◆ The problem
Quote the listing below word for word, stopping after the line that contains "seed), tape_mat, slot=slot)".

— Start Data provided —

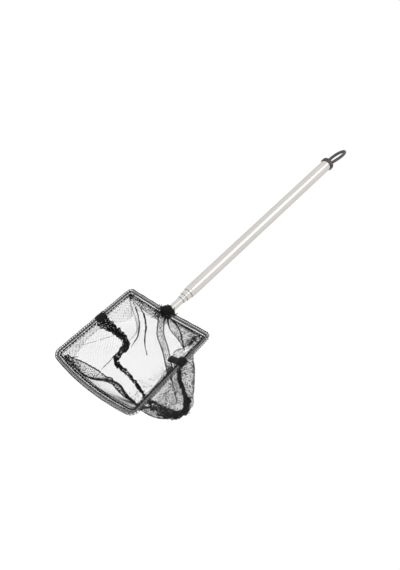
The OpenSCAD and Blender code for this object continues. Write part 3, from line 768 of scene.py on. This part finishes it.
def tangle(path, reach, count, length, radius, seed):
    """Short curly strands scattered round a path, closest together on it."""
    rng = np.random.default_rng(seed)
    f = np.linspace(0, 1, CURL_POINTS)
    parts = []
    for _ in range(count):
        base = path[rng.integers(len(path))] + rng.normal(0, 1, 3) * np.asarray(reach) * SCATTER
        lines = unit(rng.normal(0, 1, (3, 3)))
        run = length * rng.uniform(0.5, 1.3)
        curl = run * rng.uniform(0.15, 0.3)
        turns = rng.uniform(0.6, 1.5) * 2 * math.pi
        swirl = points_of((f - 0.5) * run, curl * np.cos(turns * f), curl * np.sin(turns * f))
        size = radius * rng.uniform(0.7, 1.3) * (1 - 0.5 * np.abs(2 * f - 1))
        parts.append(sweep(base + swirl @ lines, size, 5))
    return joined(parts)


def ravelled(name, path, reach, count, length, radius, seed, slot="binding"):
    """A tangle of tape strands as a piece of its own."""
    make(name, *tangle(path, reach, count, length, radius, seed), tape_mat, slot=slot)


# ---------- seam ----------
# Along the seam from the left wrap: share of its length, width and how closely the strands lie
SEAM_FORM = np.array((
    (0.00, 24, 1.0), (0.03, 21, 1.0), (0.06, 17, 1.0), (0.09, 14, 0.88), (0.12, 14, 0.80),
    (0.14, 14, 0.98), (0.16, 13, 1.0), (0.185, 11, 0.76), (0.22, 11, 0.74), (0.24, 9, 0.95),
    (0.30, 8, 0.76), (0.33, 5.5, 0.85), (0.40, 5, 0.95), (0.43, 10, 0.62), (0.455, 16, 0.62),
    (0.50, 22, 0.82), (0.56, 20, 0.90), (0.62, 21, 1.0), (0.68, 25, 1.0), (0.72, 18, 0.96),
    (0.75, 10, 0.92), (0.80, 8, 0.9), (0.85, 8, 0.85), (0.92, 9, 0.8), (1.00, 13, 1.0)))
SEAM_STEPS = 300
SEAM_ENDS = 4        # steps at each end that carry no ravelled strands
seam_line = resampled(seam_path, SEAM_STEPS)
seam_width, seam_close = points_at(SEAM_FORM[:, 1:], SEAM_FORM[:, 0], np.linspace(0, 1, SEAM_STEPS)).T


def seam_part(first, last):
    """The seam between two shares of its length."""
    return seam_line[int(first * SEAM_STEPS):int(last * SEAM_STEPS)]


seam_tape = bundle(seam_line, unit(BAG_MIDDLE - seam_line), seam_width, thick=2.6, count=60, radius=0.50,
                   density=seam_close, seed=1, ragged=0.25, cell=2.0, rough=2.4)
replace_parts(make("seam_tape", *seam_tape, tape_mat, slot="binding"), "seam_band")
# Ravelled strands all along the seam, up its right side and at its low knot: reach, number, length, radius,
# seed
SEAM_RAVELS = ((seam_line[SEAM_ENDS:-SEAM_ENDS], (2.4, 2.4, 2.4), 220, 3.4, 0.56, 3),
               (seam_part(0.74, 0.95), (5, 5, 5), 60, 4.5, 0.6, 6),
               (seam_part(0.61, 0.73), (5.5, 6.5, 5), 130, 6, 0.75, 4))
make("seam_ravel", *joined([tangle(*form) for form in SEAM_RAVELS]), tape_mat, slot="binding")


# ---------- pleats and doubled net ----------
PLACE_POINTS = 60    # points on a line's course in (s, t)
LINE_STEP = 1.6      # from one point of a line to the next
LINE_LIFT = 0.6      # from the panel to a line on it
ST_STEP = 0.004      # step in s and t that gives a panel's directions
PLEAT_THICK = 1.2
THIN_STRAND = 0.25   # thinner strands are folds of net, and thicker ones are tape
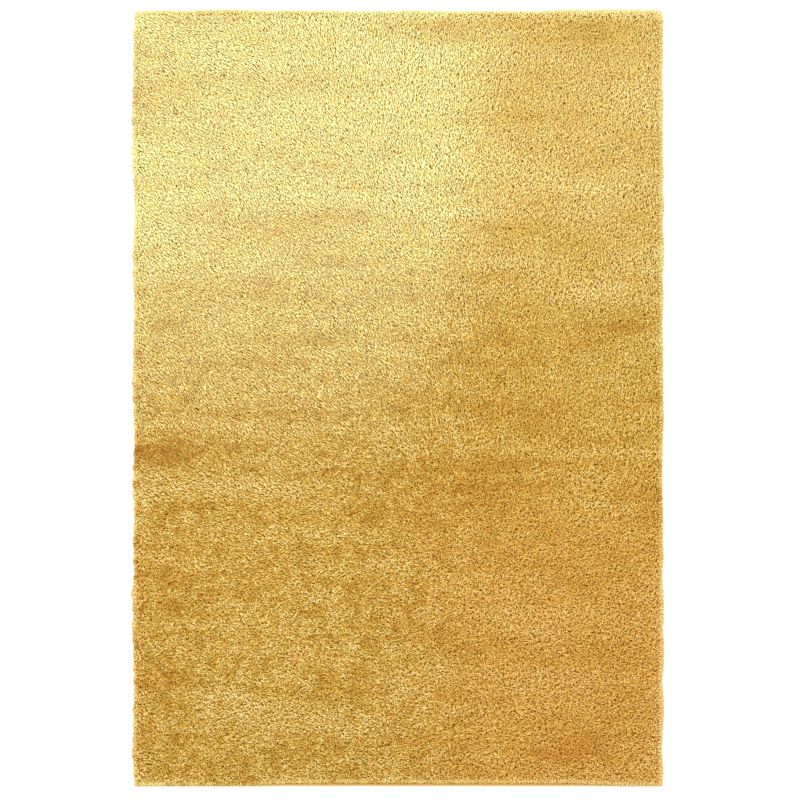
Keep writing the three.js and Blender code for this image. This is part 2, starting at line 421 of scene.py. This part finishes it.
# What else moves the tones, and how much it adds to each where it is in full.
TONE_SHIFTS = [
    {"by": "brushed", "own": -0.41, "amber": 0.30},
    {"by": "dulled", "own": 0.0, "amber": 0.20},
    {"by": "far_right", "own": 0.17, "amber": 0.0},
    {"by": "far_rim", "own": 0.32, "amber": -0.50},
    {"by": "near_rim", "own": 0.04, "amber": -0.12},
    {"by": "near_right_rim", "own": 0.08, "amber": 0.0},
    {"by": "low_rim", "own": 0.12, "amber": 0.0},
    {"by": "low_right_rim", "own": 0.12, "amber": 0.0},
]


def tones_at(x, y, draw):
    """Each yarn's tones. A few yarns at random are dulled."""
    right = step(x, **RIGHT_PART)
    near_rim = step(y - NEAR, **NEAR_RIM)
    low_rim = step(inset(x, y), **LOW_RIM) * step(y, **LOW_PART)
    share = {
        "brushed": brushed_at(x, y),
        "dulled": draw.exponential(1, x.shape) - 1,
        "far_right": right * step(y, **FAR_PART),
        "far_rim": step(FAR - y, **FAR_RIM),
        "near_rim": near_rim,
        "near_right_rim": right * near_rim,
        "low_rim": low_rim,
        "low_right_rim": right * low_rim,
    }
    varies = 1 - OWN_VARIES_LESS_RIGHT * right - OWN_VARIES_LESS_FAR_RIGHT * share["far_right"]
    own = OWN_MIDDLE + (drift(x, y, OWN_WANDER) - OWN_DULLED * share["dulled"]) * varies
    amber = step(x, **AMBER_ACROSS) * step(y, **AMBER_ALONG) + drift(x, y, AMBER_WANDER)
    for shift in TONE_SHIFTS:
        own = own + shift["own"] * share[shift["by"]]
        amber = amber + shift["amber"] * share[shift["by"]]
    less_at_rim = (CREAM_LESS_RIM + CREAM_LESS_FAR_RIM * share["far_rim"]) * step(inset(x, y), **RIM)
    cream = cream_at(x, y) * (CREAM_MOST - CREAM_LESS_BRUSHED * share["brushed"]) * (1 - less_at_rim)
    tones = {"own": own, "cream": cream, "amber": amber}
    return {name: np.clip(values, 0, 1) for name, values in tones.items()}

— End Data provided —

◆ Solution to the problem
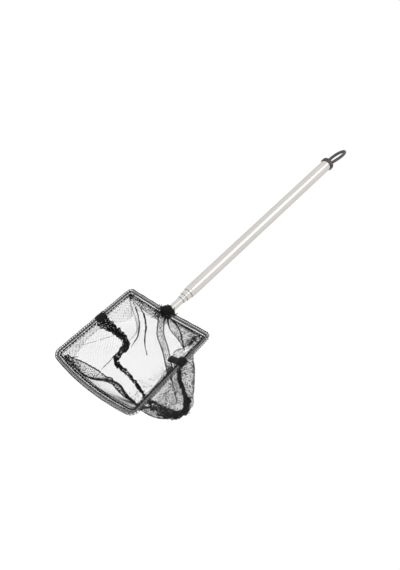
The OpenSCAD and Blender code for this object continues. Write part 3, from line 768 of scene.py on. This part finishes it.
def tangle(path, reach, count, length, radius, seed):
    """Short curly strands scattered round a path, closest together on it."""
    rng = np.random.default_rng(seed)
    f = np.linspace(0, 1, CURL_POINTS)
    parts = []
    for _ in range(count):
        base = path[rng.integers(len(path))] + rng.normal(0, 1, 3) * np.asarray(reach) * SCATTER
        lines = unit(rng.normal(0, 1, (3, 3)))
        run = length * rng.uniform(0.5, 1.3)
        curl = run * rng.uniform(0.15, 0.3)
        turns = rng.uniform(0.6, 1.5) * 2 * math.pi
        swirl = points_of((f - 0.5) * run, curl * np.cos(turns * f), curl * np.sin(turns * f))
        size = radius * rng.uniform(0.7, 1.3) * (1 - 0.5 * np.abs(2 * f - 1))
        parts.append(sweep(base + swirl @ lines, size, 5))
    return joined(parts)


def ravelled(name, path, reach, count, length, radius, seed, slot="binding"):
    """A tangle of tape strands as a piece of its own."""
    make(name, *tangle(path, reach, count, length, radius, seed), tape_mat, slot=slot)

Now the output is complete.